# Jim's Stuff



## FlashJim (May 6, 2006)

*Living Room*
Sony HDF-E50A10 50" LCD RPTV
Yamaha RX-V450 85w x 6
JBL N-24 Mains and Surrounds
JBL N-Center Center Channel
Logitech Harmony 688 Remote
Xbox (chipped, 120gb HD)
PS2 (chipped)
Xbox 360 Premium/4 wireless controllers
Samsung SIR-S4040R DVR
Sony DVD Changer (I'll check the model #)
Toshiba HD-A1
SoundKing 12ga Speaker Wire
Behringer EP2500 Amp
DIY 15" SS RL-P15 subwoofer

Planned:
DIY WTMW Center and TMWW Mains (Parts in hand)
DIY Modula MT surrounds


*1999 GMC Sierra*
Kenwood Excelon KDC-X890
CDT Audio CL-61A 6.5" Component Set in front door
Aura RPM4200 50w x 4 bridged to CL-61A's
Waiting for an amp and sub


----------



## Sonnie (Apr 11, 2006)

You must be a gamer Jim... nice setup you got.
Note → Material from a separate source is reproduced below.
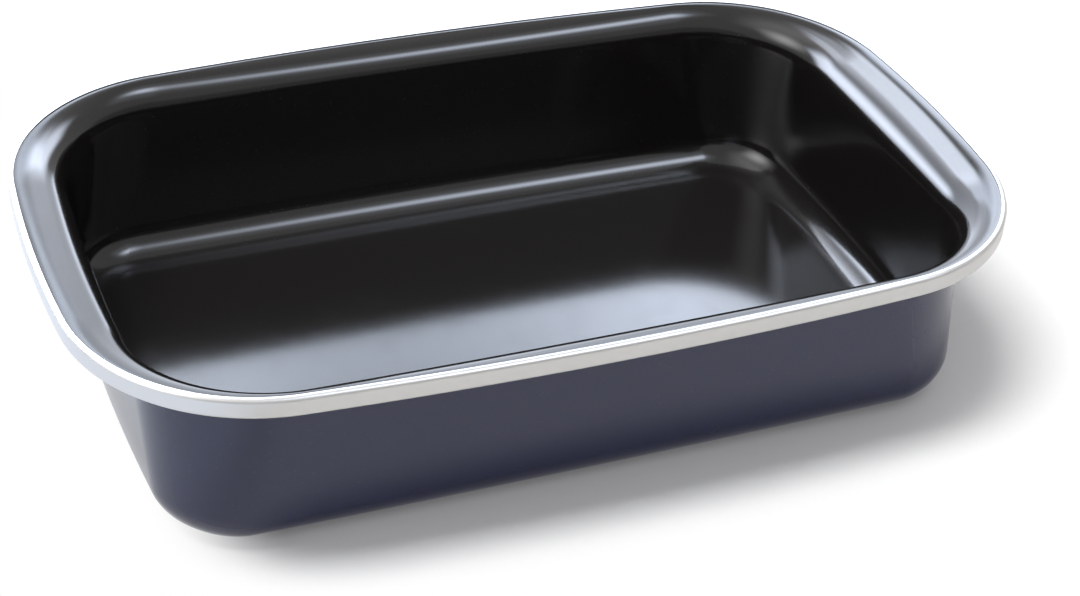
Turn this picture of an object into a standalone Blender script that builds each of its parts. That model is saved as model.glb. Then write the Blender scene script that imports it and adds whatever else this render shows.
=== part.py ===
"""Oblong roasting pan: a drawn steel shell, enamelled black inside and blue-grey outside, with a stainless
band crimped round its turned-down edge.

Every layer comes from one surface, the enamelled inside of the pan. That surface is a loft: a section runs
from the turned-down edge over the crest, down the flange, round the lip, down the wall and round the floor
fillet, and it is carried round four rails (rim, mouth, floor corner, flat floor) that share their stations.
The coats and the steel lie below it at their own depths, measured square to the surface.

Metres, +Z up. The origin is the middle of the base, on the surface that the pan stands on.
"""

import math
from dataclasses import dataclass

import bmesh
import bpy
import numpy as np

# Overall sizes of the rim, measured over the steel band
RIM_LENGTH = 0.400
RIM_WIDTH = 0.248
HEIGHT = 0.0816
RIM_CORNER = 0.078
RIM_END_BOW = 0.573
RIM_SIDE_BOW = 1.820

# Mouth, where the flange would meet the wall if the lip were sharp
END_FLANGE = 0.0250
SIDE_FLANGE = 0.0156
MOUTH_CORNER = 0.057
MOUTH_END_BOW = 1.250
MOUTH_SIDE_BOW = 6.000
END_DROP = 0.0076
SIDE_DROP = 0.0031
END_LIP_RADIUS = 0.0160
SIDE_LIP_RADIUS = 0.0125

# Walls and floor
END_DRAFT = math.radians(1.0)
SIDE_DRAFT = math.radians(2.9)
FLOOR_CORNER = 0.029
FLOOR_END_BOW = 0.930
FLOOR_SIDE_BOW = 8.000
FLOOR_FILLET = 0.0148
FLOOR_MARGIN = 0.020

# Sheet and coats
STEEL_THICKNESS = 0.0006
COAT_THICKNESS = 0.0002
LAYER_GAP = 0.00005

# Stainless band: a channel that closes over the crest and under the turned-down edge
BAND_HEIGHT = 0.0084
BAND_THICKNESS = 0.0004
BAND_SHOULDER = 0.0020
BAND_TOP_LIP = 0.0023
BAND_FOOT_RADIUS = 0.0012
BAND_FOOT_LIP = 0.0028
BAND_GAP = 0.00005
BAND_JOINT = 0.0004

# The enamelled crest beside the band
CREST_WIDTH = 0.0016
CREST_RADIUS = 0.0055

# Facets: segments of each stretch of a quarter of a rail, and of each rounding of the section
END_SEGMENTS = 3
CORNER_SEGMENTS = 9
SIDE_SEGMENTS = 4
SHOULDER_SEGMENTS = 2
CREST_SEGMENTS = 1
LIP_SEGMENTS = 4
FILLET_SEGMENTS = 4

SHEET_THICKNESS = 2 * COAT_THICKNESS + STEEL_THICKNESS + 2 * LAYER_GAP
SKIRT_INSET = BAND_THICKNESS + BAND_GAP
UP = np.array([0.0, 0.0, 1.0])


@dataclass(frozen=True)
class Rail:
    """A bowed oblong in plan: long sides, ends and corners are arcs that run into each other."""

    half_length: float
    half_width: float
    corner: float
    end_bow: float
    side_bow: float

    def stations(self):
        """Points and outward normals once round, anticlockwise from the middle of the +X end."""
        end_centre = np.array([self.half_length - self.end_bow, 0.0])
        side_centre = np.array([0.0, self.half_width - self.side_bow])
        corner_centre = self.corner_centre(end_centre, side_centre)
        leave_end = math.atan2(*(corner_centre - end_centre)[::-1])
        meet_side = math.atan2(*(corner_centre - side_centre)[::-1])
        points, normals = [], []
        for centre, radius, start, stop, count in (
            (end_centre, self.end_bow, 0.0, leave_end, END_SEGMENTS),
            (corner_centre, self.corner, leave_end, meet_side, CORNER_SEGMENTS),
            (side_centre, self.side_bow, meet_side, math.pi / 2, SIDE_SEGMENTS),
        ):
            angle = np.linspace(start, stop, count + 1)[:-1]
            outward = np.column_stack([np.cos(angle), np.sin(angle)])
            points.append(centre + radius * outward)
            normals.append(outward)
        return mirrored(np.concatenate(points), self.half_width), mirrored(np.concatenate(normals), 1.0)

    def corner_centre(self, end_centre, side_centre):
        """Centre of the corner arc, which touches the end's arc and the side's arc from inside."""
        to_end = self.end_bow - self.corner
        to_side = self.side_bow - self.corner
        between = end_centre - side_centre
        distance = np.linalg.norm(between)
        along = (to_side**2 - to_end**2 + distance**2) / (2 * distance)
        across = math.sqrt(to_side**2 - along**2)
        unit_between = between / distance
        return side_centre + along * unit_between + across * np.array([unit_between[1], -unit_between[0]])


def mirrored(quarter, top):
    """A whole loop in 3-D from its first quarter, whose last point, at (0, top), is left out of the quarter."""
    middle = np.array([[0.0, top]])
    half = np.concatenate([quarter, middle, quarter[:0:-1] * [-1, 1]])
    whole = np.concatenate([half, -half])
    return np.column_stack([whole, np.zeros(len(whole))])


def unit(vectors):
    return vectors / np.linalg.norm(vectors, axis=-1, keepdims=True)


def rounded(corners, radii, segments):
    """Rows of points along a line through the corners, with the inner corners rounded, and its directions.

    Each corner is one point for every station, so the same line is drawn at all stations at once.
    """
    points = [corners[0]]
    directions = [unit(corners[1] - corners[0])]
    for before, corner, after, radius, count in zip(corners, corners[1:], corners[2:], radii, segments):
        back = unit(before - corner)
        ahead = unit(after - corner)
        cosine = (back * ahead).sum(axis=-1, keepdims=True)
        inward = unit(ahead - cosine * back)
        turn = math.pi - np.arccos(cosine)
        centre = corner + back * radius * np.tan(turn / 2) + inward * radius
        for step in range(count + 1):
            angle = turn * step / count
            points.append(centre - radius * (inward * np.cos(angle) + back * np.sin(angle)))
            directions.append(inward * np.sin(angle) - back * np.cos(angle))
    points.append(corners[-1])
    directions.append(unit(corners[-1] - corners[-2]))
    return np.array(points), np.array(directions)


def surface_normals(points, directions):
    """Normals of rows of stations that close on themselves, on the left of the section's direction."""
    ahead = np.roll(points, -1, axis=1) - points
    behind = points - np.roll(points, 1, axis=1)
    along = ahead / (ahead**2).sum(axis=-1, keepdims=True) + behind / (behind**2).sum(axis=-1, keepdims=True)
    return unit(np.cross(along, directions))


def inside_surface():
    """The enamelled inside: rows of points from the turned-down edge to the flat floor, and their normals."""
    rim, outward = Rail(RIM_LENGTH / 2, RIM_WIDTH / 2, RIM_CORNER, RIM_END_BOW, RIM_SIDE_BOW).stations()
    mouth_length = RIM_LENGTH / 2 - END_FLANGE
    mouth_width = RIM_WIDTH / 2 - SIDE_FLANGE
    mouth, _ = Rail(mouth_length, mouth_width, MOUTH_CORNER, MOUTH_END_BOW, MOUTH_SIDE_BOW).stations()
    end_wall = HEIGHT - END_DROP - SHEET_THICKNESS
    side_wall = HEIGHT - SIDE_DROP - SHEET_THICKNESS
    floor_length = mouth_length - end_wall * math.tan(END_DRAFT)
    floor_width = mouth_width - side_wall * math.tan(SIDE_DRAFT)
    floor, floor_outward = Rail(
        floor_length, floor_width, FLOOR_CORNER, FLOOR_END_BOW, FLOOR_SIDE_BOW
    ).stations()

    # The mouth dips and its lip grows rounder from the sides to the ends, as the flange widens
    flange = np.linalg.norm(rim - mouth, axis=1, keepdims=True)
    widening = (flange - SIDE_FLANGE) / (END_FLANGE - SIDE_FLANGE)
    drop = SIDE_DROP + (END_DROP - SIDE_DROP) * widening
    lip_radius = SIDE_LIP_RADIUS + (END_LIP_RADIUS - SIDE_LIP_RADIUS) * widening

    top = HEIGHT - SKIRT_INSET
    skirt_foot = HEIGHT - BAND_HEIGHT + BAND_FOOT_RADIUS + BAND_GAP
    shoulder = BAND_SHOULDER - SKIRT_INSET
    crest_inset = BAND_SHOULDER + CREST_WIDTH
    corners = [
        rim - SKIRT_INSET * outward + skirt_foot * UP,
        rim - SKIRT_INSET * outward + top * UP,
        rim - crest_inset * outward + top * UP,
        mouth + (HEIGHT - drop) * UP,
        floor + SHEET_THICKNESS * UP,
        floor - FLOOR_MARGIN * floor_outward + SHEET_THICKNESS * UP,
    ]
    radii = (shoulder, CREST_RADIUS, lip_radius, FLOOR_FILLET)
    segments = (SHOULDER_SEGMENTS, CREST_SEGMENTS, LIP_SEGMENTS, FILLET_SEGMENTS)
    points, directions = rounded(corners, radii, segments)
    return points, surface_normals(points, directions)


def closed_mesh(name, upper, lower, closes_round):
    """A shell between two equal sheets of rows: its rows close round on themselves, or have two capped ends.

    A sheet whose rows close round is a bowl: its first row is an open edge and its last row is filled in.
    """
    bm = bmesh.new()
    sheets = [[[bm.verts.new(point) for point in row] for row in sheet] for sheet in (lower, upper)]
    columns = len(upper[0])
    steps = range(columns if closes_round else columns - 1)
    below, above = sheets
    edges = [(above[0], below[0], 1)]
    if not closes_round:
        edges.append((above[-1], below[-1], -1))
        for column, facing in ((0, -1), (-1, 1)):
            edges.append(([row[column] for row in above], [row[column] for row in below], facing))
    for first, second, facing in edges:
        for i in steps if first in (above[0], above[-1]) else range(len(first) - 1):
            j = (i + 1) % len(first)
            bm.faces.new([first[j], first[i], second[i], second[j]][::facing])
    for sheet, facing in zip(sheets, (-1, 1)):
        for row, following in zip(sheet, sheet[1:]):
            for i in steps:
                # Every sheet is split along the same diagonals, so that neighbouring layers stay parallel
                j = (i + 1) % columns
                bm.faces.new([row[i], row[j], following[j]][::facing])
                bm.faces.new([row[i], following[j], following[i]][::facing])
        if closes_round:
            bm.faces.new(sheet[-1][::facing])
    bmesh.ops.recalc_face_normals(bm, faces=bm.faces)
    if bm.calc_volume(signed=True) < 0:
        bmesh.ops.reverse_faces(bm, faces=bm.faces)
    mesh = bpy.data.meshes.new(name)
    bm.to_mesh(mesh)
    bm.free()
    return mesh


def finish(name, colour, roughness, metallic):
    """A material of one colour (linear), roughness and metallic value."""
    material = bpy.data.materials.new(name)
    material.use_nodes = True
    shader = material.node_tree.nodes["Principled BSDF"]
    shader.inputs["Base Color"].default_value = (*colour, 1.0)
    shader.inputs["Roughness"].default_value = roughness
    shader.inputs["Metallic"].default_value = metallic
    return material


def place(name, mesh, material, pan):
    """One named piece on the pan's own empty, shaded smooth between its crisp edges."""
    mesh.shade_smooth()
    mesh.set_sharp_from_angle(angle=math.radians(40))
    mesh.materials.append(material)
    piece = bpy.data.objects.new(name, mesh)
    piece.parent = pan
    bpy.context.scene.collection.objects.link(piece)
    return piece


def layer(name, points, normals, depth, thickness, material, pan):
    """One coat or sheet of the shell, from its depth below the enamelled inside to its thickness below that."""
    upper = points - depth * normals
    lower = points - (depth + thickness) * normals
    return place(name, closed_mesh(name, upper, lower, True), material, pan)


def rim_band(material, pan):
    """The channel section, run round the rim from one side of its butt joint, at the back, to the other."""
    rim, outward = Rail(RIM_LENGTH / 2, RIM_WIDTH / 2, RIM_CORNER, RIM_END_BOW, RIM_SIDE_BOW).stations()
    rear_middle = END_SEGMENTS + CORNER_SEGMENTS + SIDE_SEGMENTS
    rim = np.roll(rim, -rear_middle, axis=0)
    outward = np.roll(outward, -rear_middle, axis=0)
    rim = np.concatenate([rim, rim[:1]])
    outward = np.concatenate([outward, outward[:1]])
    rim[0, 0] -= BAND_JOINT / 2
    rim[-1, 0] += BAND_JOINT / 2
    foot = HEIGHT - BAND_HEIGHT
    sheets = []
    for inset in (0.0, BAND_THICKNESS):
        corners = [
            rim - BAND_FOOT_LIP * outward + (foot + inset) * UP,
            rim - inset * outward + (foot + inset) * UP,
            rim - inset * outward + (HEIGHT - inset) * UP,
            rim - BAND_TOP_LIP * outward + (HEIGHT - inset) * UP,
        ]
        radii = (BAND_FOOT_RADIUS - inset, BAND_SHOULDER - inset)
        points, _ = rounded(corners, radii, (SHOULDER_SEGMENTS, SHOULDER_SEGMENTS))
        sheets.append(points)
    return place("rim_band", closed_mesh("rim_band", sheets[0], sheets[1], False), material, pan)


def main():
    for leftover in list(bpy.data.objects):
        bpy.data.objects.remove(leftover, do_unlink=True)
    pan = bpy.data.objects.new("roasting_pan", None)
    bpy.context.scene.collection.objects.link(pan)

    points, normals = inside_surface()
    black = finish("black_enamel", (0.011, 0.011, 0.012), 0.08, 0.0)
    blue = finish("blue_grey_enamel", (0.020, 0.022, 0.046), 0.26, 0.0)
    sheet = finish("drawn_steel", (0.35, 0.34, 0.33), 0.45, 1.0)
    stainless = finish("stainless_steel", (0.62, 0.61, 0.59), 0.24, 1.0)
    steel_depth = COAT_THICKNESS + LAYER_GAP
    outer_depth = steel_depth + STEEL_THICKNESS + LAYER_GAP
    layer("enamel_inside", points, normals, 0.0, COAT_THICKNESS, black, pan)
    layer("steel_shell", points, normals, steel_depth, STEEL_THICKNESS, sheet, pan)
    layer("enamel_outside", points, normals, outer_depth, COAT_THICKNESS, blue, pan)
    rim_band(stainless, pan)


main()
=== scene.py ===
"""Looks of the oblong roasting pan: black enamel inside, blue-grey outside, a stainless band on the rim.

The pan's surface is worked out once, as rows of points that run round it, from the turned-down edge to the
floor. The two coats and the steel between them are thin shells cut from that surface at their own depths,
and the band is its own section carried round the same rim.
"""

import logging
import math
from dataclasses import dataclass, field
from enum import Enum
from typing import Any, Sequence

import bpy
import numpy as np
from mathutils import Matrix, Vector


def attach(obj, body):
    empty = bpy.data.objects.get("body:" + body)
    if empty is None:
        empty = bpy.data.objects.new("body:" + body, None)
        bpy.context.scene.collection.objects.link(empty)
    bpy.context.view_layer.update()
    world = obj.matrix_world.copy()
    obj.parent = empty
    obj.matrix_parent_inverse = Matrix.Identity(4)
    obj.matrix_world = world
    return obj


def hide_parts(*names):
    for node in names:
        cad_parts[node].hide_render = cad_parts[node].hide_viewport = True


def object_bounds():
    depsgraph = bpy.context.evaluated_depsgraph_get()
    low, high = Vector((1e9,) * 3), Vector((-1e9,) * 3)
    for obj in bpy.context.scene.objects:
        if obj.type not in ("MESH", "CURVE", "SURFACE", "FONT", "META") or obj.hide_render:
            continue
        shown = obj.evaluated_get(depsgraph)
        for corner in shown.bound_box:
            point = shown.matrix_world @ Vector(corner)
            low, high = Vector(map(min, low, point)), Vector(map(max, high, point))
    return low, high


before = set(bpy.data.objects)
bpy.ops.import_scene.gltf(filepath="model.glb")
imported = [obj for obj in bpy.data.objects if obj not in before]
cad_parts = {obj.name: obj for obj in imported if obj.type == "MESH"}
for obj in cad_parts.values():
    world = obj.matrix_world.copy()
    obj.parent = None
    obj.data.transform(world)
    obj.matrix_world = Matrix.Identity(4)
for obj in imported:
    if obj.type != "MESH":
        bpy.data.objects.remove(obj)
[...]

Looking forward to seeing that sub finished.


----------



## FlashJim (May 6, 2006)

I'm not that into games, but my kids are. I'm only into simulations like Gran Turismo. Tourist Trophy is really great, but I never have time to play. 

The first version of the sub will be a simple sealed enclosure. Then again, if the SPL is enough, I may just stick with that. My original plan was to have an IB setup with 4 15". If I don't have it in this house, I'll definitely have it in the next. HT will definitely be a factor in the next house.


----------



## FlashJim (May 6, 2006)

Added link to sub build-up thread.


----------



## FlashJim (May 6, 2006)

Ok, I'm up to date now.


----------